The problem | Copy out all of the data exactly as it appears.

(Some records)

* Begin *

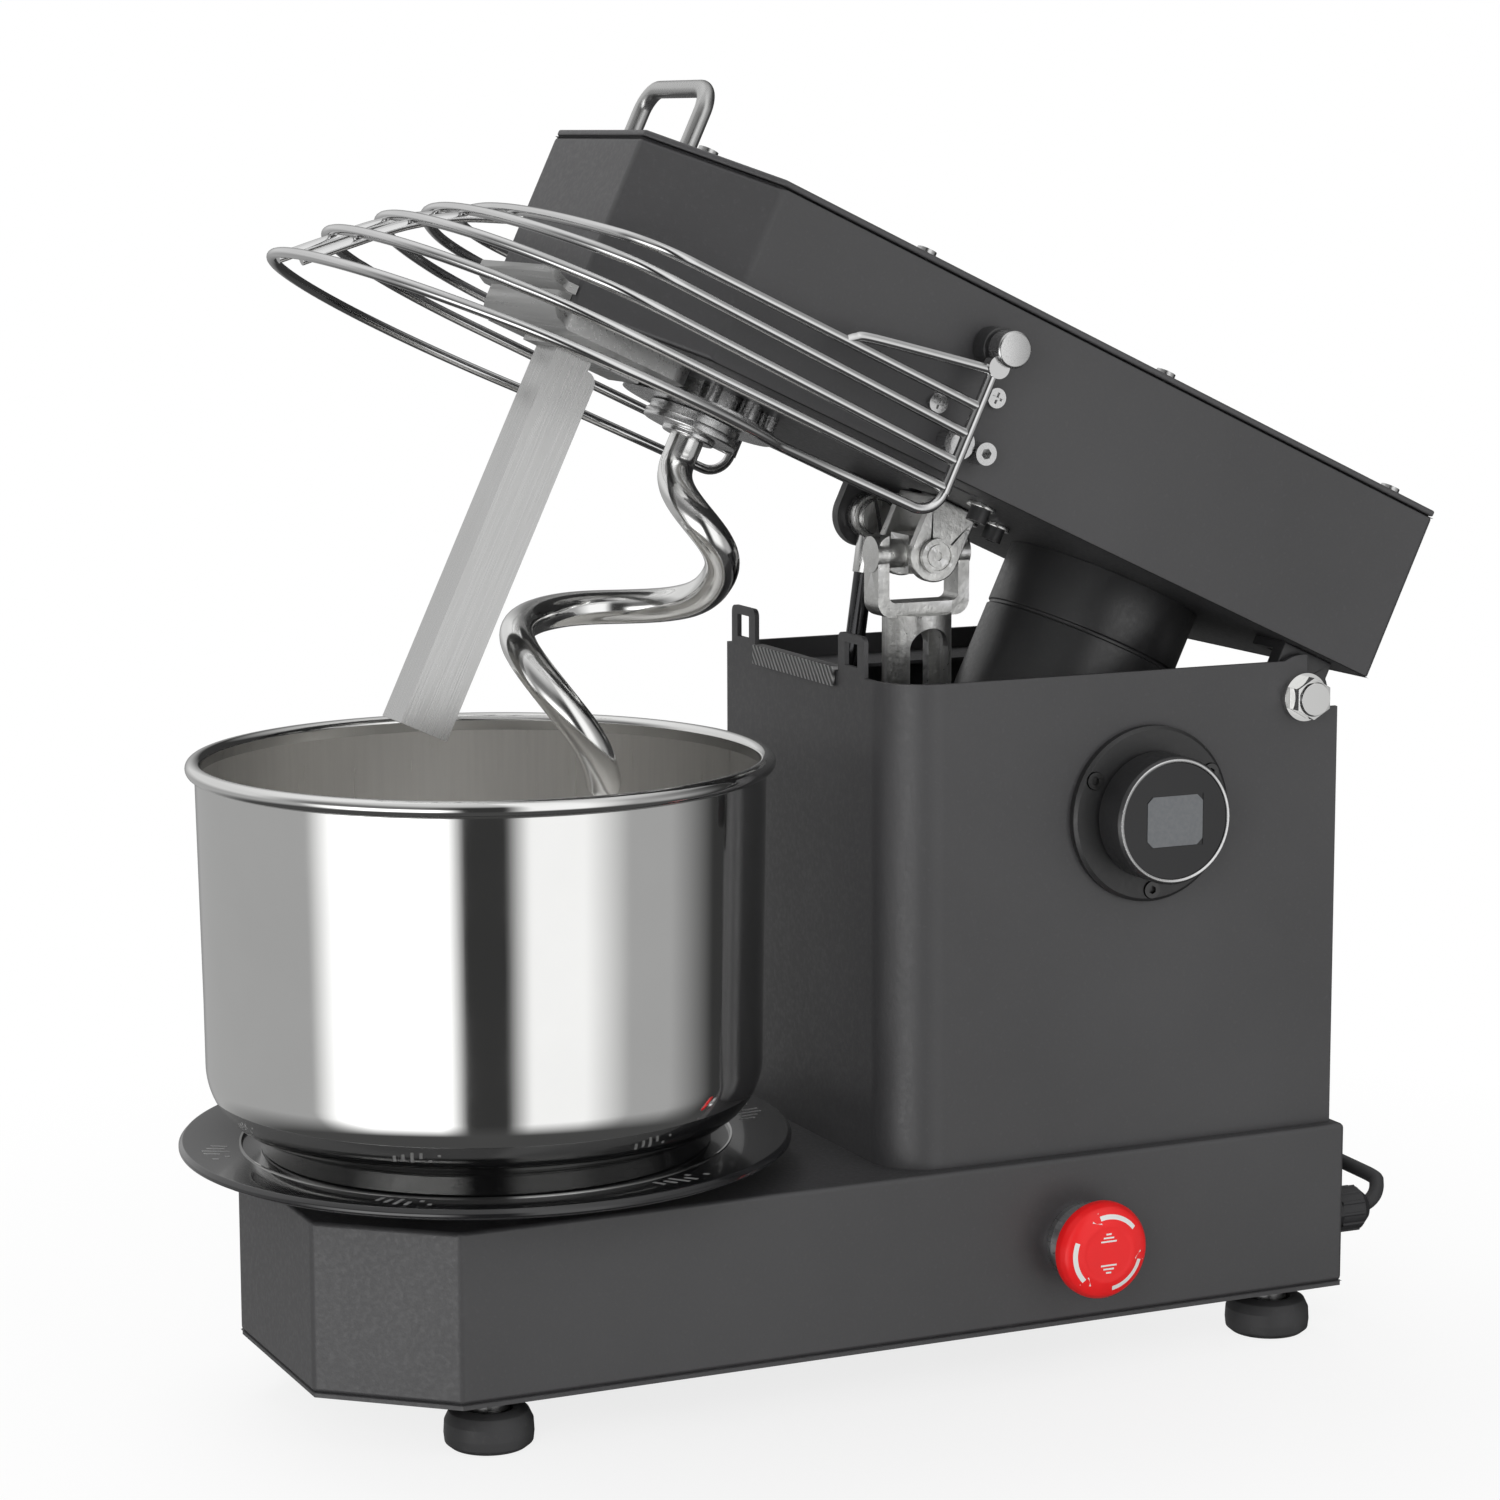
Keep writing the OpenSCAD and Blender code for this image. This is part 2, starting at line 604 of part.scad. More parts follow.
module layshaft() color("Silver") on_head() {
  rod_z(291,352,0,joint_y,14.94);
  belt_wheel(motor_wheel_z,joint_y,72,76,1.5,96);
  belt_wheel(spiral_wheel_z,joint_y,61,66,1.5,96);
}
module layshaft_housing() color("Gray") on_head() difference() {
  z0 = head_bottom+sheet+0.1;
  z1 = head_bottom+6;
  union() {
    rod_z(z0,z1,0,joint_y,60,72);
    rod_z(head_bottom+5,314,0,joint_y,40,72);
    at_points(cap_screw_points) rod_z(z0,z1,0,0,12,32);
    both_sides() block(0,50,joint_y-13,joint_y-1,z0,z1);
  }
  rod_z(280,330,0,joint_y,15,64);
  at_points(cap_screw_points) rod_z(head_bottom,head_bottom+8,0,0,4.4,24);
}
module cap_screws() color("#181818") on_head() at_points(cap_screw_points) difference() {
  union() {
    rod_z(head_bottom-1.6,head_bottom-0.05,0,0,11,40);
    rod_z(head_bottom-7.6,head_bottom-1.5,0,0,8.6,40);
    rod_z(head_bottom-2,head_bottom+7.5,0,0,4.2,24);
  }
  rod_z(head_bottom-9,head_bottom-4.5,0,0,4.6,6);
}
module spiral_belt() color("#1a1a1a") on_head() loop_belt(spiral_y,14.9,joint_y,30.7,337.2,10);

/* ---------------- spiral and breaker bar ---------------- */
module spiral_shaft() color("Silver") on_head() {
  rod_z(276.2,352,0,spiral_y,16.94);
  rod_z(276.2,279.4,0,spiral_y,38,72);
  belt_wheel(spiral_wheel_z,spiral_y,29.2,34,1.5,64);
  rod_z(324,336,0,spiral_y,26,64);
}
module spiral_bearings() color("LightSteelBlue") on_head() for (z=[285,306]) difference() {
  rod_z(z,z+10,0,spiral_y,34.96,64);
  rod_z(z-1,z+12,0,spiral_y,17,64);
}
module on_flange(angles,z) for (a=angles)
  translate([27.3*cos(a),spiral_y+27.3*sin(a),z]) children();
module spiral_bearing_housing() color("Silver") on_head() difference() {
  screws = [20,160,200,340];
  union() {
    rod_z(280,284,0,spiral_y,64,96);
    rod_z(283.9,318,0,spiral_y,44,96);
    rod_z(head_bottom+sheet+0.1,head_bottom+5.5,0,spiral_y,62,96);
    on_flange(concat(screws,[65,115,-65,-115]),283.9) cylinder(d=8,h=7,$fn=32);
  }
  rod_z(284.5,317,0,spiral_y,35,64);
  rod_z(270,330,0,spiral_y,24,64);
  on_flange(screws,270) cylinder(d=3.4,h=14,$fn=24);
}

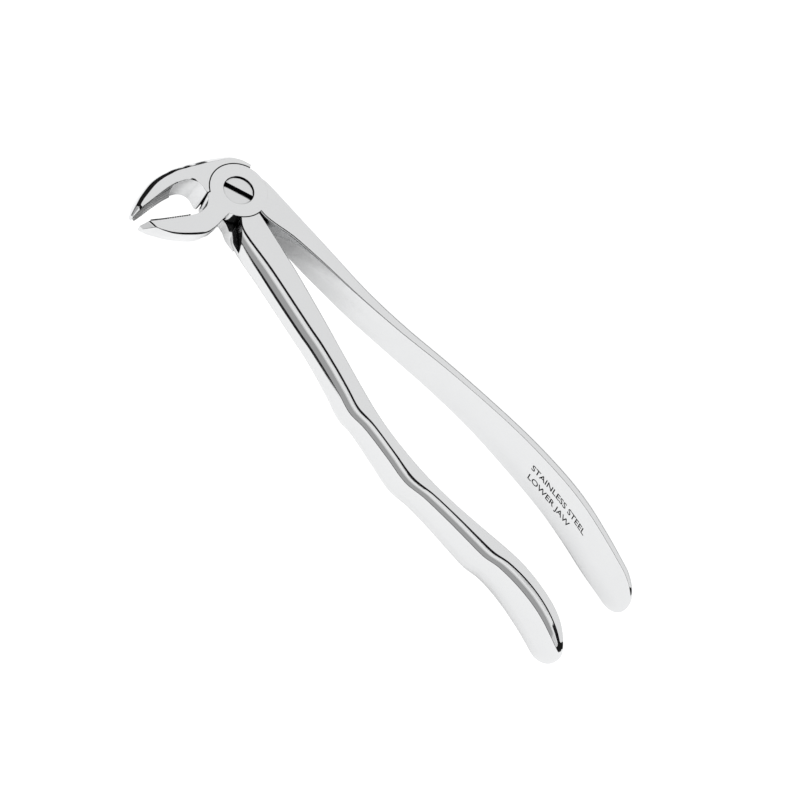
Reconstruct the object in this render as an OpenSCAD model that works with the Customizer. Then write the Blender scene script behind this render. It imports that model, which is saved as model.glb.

* End *

Final result |
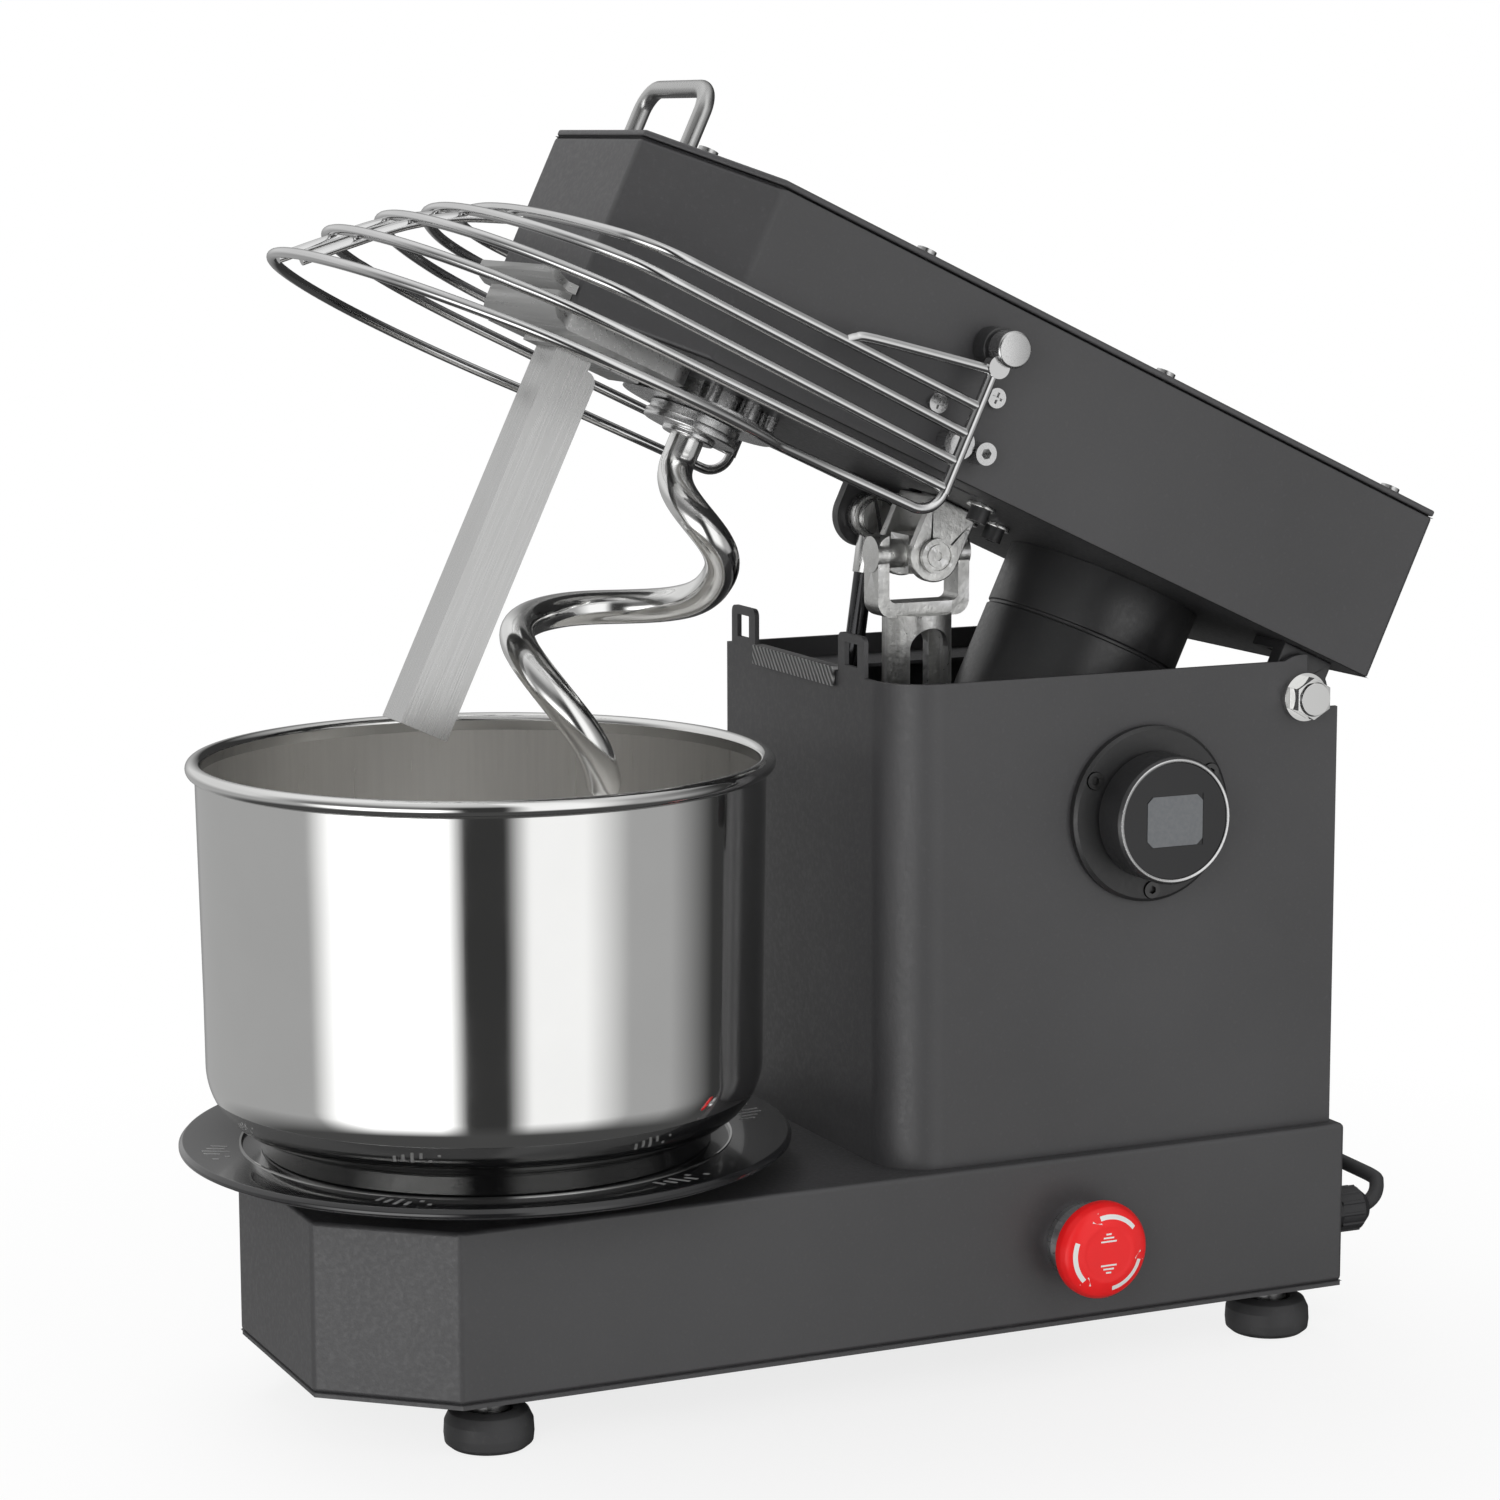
Keep writing the OpenSCAD and Blender code for this image. This is part 2, starting at line 604 of part.scad. More parts follow.
module layshaft() color("Silver") on_head() {
  rod_z(291,352,0,joint_y,14.94);
  belt_wheel(motor_wheel_z,joint_y,72,76,1.5,96);
  belt_wheel(spiral_wheel_z,joint_y,61,66,1.5,96);
}
module layshaft_housing() color("Gray") on_head() difference() {
  z0 = head_bottom+sheet+0.1;
  z1 = head_bottom+6;
  union() {
    rod_z(z0,z1,0,joint_y,60,72);
    rod_z(head_bottom+5,314,0,joint_y,40,72);
    at_points(cap_screw_points) rod_z(z0,z1,0,0,12,32);
    both_sides() block(0,50,joint_y-13,joint_y-1,z0,z1);
  }
  rod_z(280,330,0,joint_y,15,64);
  at_points(cap_screw_points) rod_z(head_bottom,head_bottom+8,0,0,4.4,24);
}
module cap_screws() color("#181818") on_head() at_points(cap_screw_points) difference() {
  union() {
    rod_z(head_bottom-1.6,head_bottom-0.05,0,0,11,40);
    rod_z(head_bottom-7.6,head_bottom-1.5,0,0,8.6,40);
    rod_z(head_bottom-2,head_bottom+7.5,0,0,4.2,24);
  }
  rod_z(head_bottom-9,head_bottom-4.5,0,0,4.6,6);
}
module spiral_belt() color("#1a1a1a") on_head() loop_belt(spiral_y,14.9,joint_y,30.7,337.2,10);

/* ---------------- spiral and breaker bar ---------------- */
module spiral_shaft() color("Silver") on_head() {
  rod_z(276.2,352,0,spiral_y,16.94);
  rod_z(276.2,279.4,0,spiral_y,38,72);
  belt_wheel(spiral_wheel_z,spiral_y,29.2,34,1.5,64);
  rod_z(324,336,0,spiral_y,26,64);
}
module spiral_bearings() color("LightSteelBlue") on_head() for (z=[285,306]) difference() {
  rod_z(z,z+10,0,spiral_y,34.96,64);
  rod_z(z-1,z+12,0,spiral_y,17,64);
}
module on_flange(angles,z) for (a=angles)
  translate([27.3*cos(a),spiral_y+27.3*sin(a),z]) children();
module spiral_bearing_housing() color("Silver") on_head() difference() {
  screws = [20,160,200,340];
  union() {
    rod_z(280,284,0,spiral_y,64,96);
    rod_z(283.9,318,0,spiral_y,44,96);
    rod_z(head_bottom+sheet+0.1,head_bottom+5.5,0,spiral_y,62,96);
    on_flange(concat(screws,[65,115,-65,-115]),283.9) cylinder(d=8,h=7,$fn=32);
  }
  rod_z(284.5,317,0,spiral_y,35,64);
  rod_z(270,330,0,spiral_y,24,64);
  on_flange(screws,270) cylinder(d=3.4,h=14,$fn=24);
}

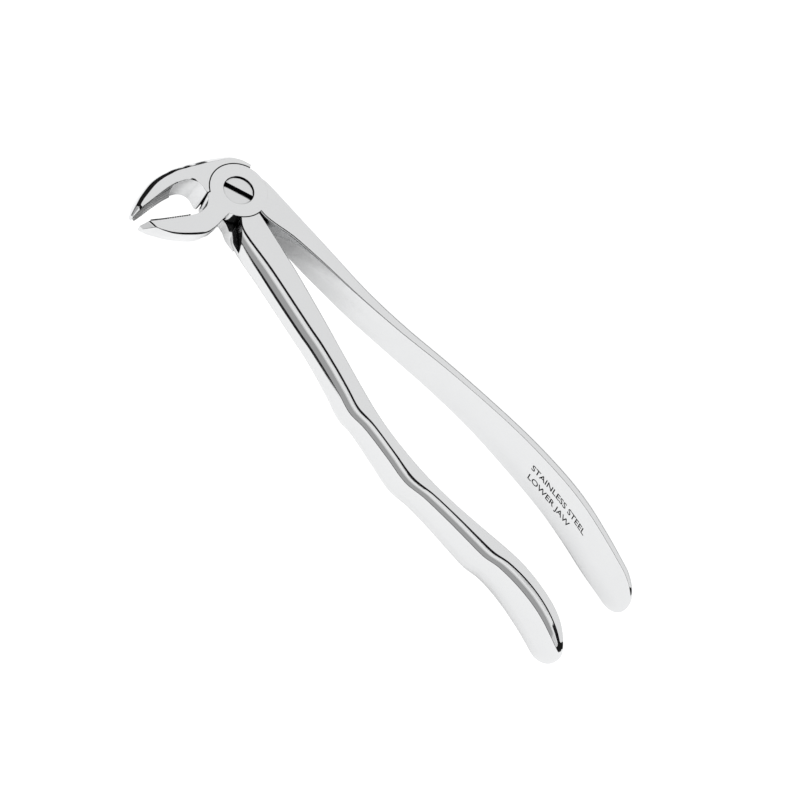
Reconstruct the object in this render as an OpenSCAD model that works with the Customizer. Then write the Blender scene script behind this render. It imports that model, which is saved as model.glb.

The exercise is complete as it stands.